__Directions__. Please restate, exactly as written, the lines running from the beginning of the material through the line that has "import Module from 'manifold-3d';" in it.

__Data extract__.
Begin

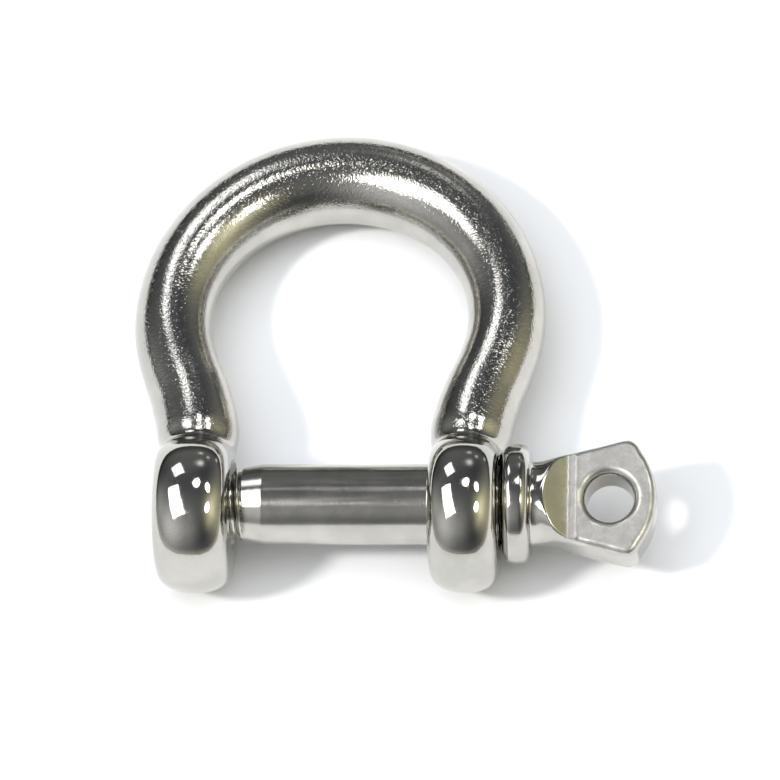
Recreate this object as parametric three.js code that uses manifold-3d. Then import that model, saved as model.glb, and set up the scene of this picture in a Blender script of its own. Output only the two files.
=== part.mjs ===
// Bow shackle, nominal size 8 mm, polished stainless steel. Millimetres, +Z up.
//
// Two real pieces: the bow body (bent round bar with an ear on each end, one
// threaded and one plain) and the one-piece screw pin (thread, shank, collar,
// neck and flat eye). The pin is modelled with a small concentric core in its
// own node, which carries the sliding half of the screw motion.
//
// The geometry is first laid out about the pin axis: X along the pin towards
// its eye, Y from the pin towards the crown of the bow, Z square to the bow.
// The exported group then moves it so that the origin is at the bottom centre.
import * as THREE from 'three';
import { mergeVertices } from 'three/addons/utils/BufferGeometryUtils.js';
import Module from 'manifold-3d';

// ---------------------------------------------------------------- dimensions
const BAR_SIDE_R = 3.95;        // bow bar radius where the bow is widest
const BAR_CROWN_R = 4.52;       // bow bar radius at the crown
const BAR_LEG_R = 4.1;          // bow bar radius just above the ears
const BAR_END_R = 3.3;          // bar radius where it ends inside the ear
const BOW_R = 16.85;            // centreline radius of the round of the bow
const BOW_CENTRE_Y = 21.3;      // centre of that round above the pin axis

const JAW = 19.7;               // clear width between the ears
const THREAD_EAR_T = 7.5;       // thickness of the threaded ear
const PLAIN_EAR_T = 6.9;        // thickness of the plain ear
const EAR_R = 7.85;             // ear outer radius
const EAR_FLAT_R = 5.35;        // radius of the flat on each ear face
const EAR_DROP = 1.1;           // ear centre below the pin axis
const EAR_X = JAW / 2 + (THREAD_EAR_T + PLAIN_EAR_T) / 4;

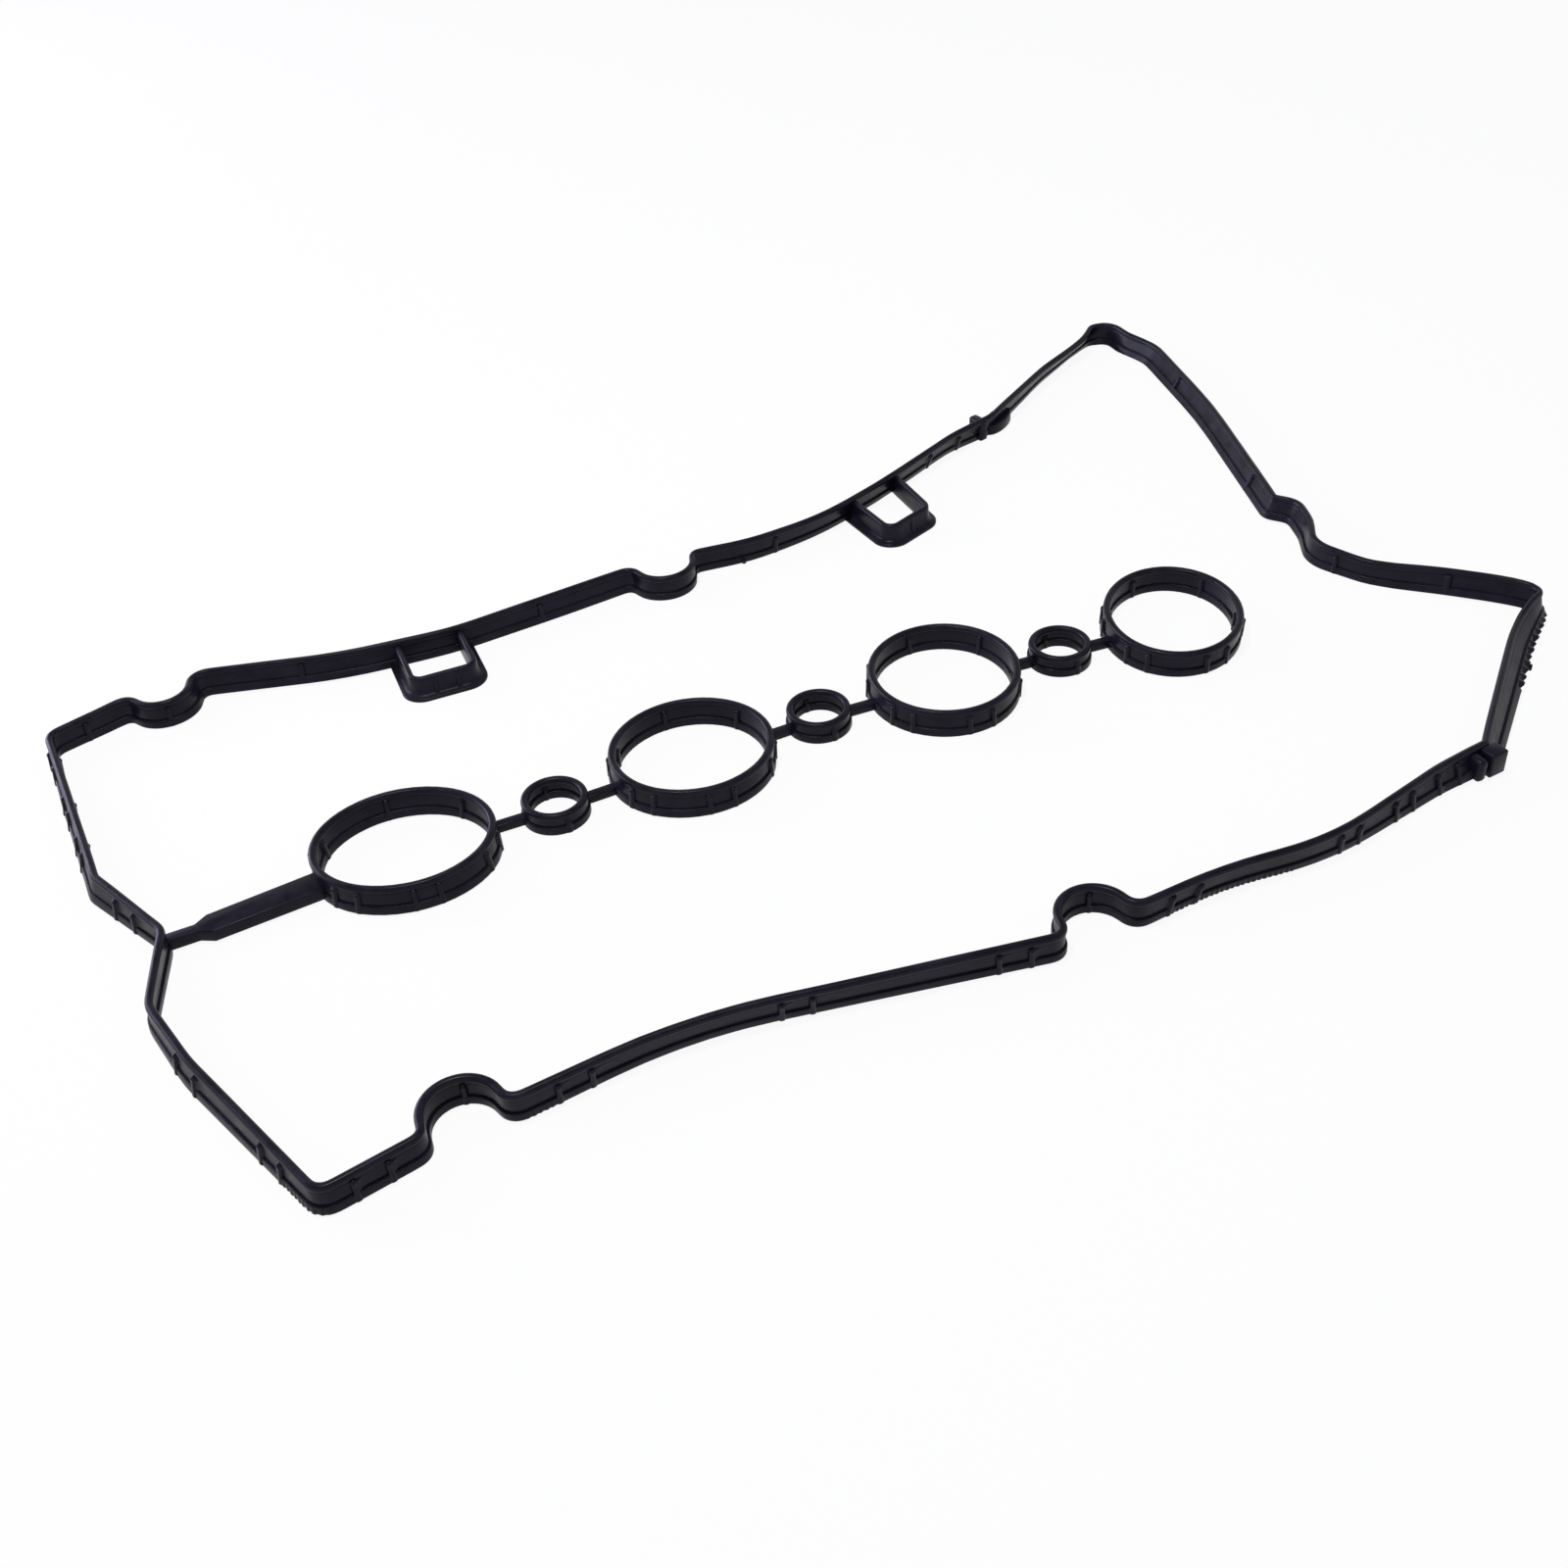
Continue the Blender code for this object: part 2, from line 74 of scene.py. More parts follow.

End

__Correct answer__.
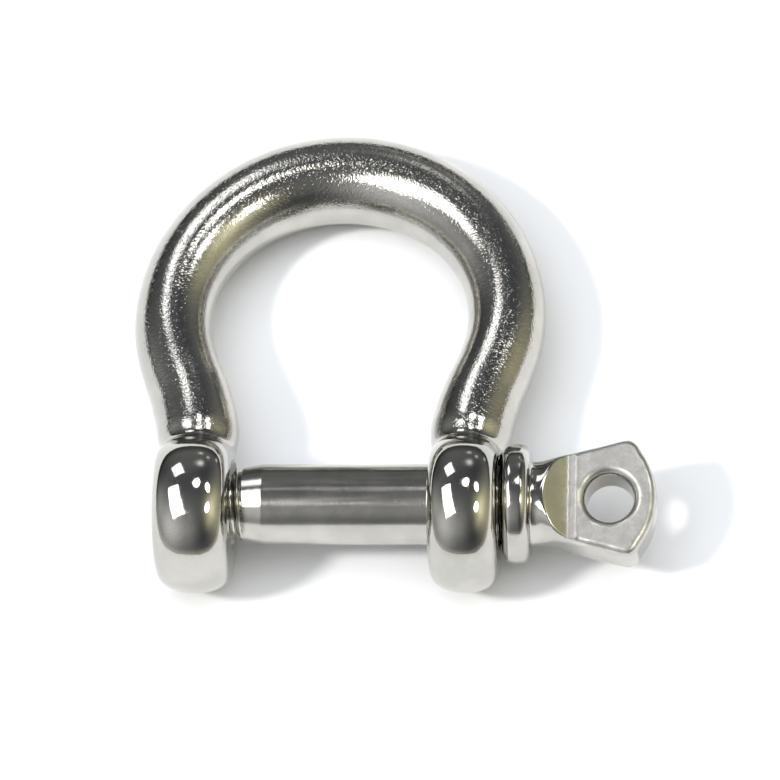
Recreate this object as parametric three.js code that uses manifold-3d. Then import that model, saved as model.glb, and set up the scene of this picture in a Blender script of its own. Output only the two files.
=== part.mjs ===
// Bow shackle, nominal size 8 mm, polished stainless steel. Millimetres, +Z up.
//
// Two real pieces: the bow body (bent round bar with an ear on each end, one
// threaded and one plain) and the one-piece screw pin (thread, shank, collar,
// neck and flat eye). The pin is modelled with a small concentric core in its
// own node, which carries the sliding half of the screw motion.
//
// The geometry is first laid out about the pin axis: X along the pin towards
// its eye, Y from the pin towards the crown of the bow, Z square to the bow.
// The exported group then moves it so that the origin is at the bottom centre.
import * as THREE from 'three';
import { mergeVertices } from 'three/addons/utils/BufferGeometryUtils.js';
import Module from 'manifold-3d';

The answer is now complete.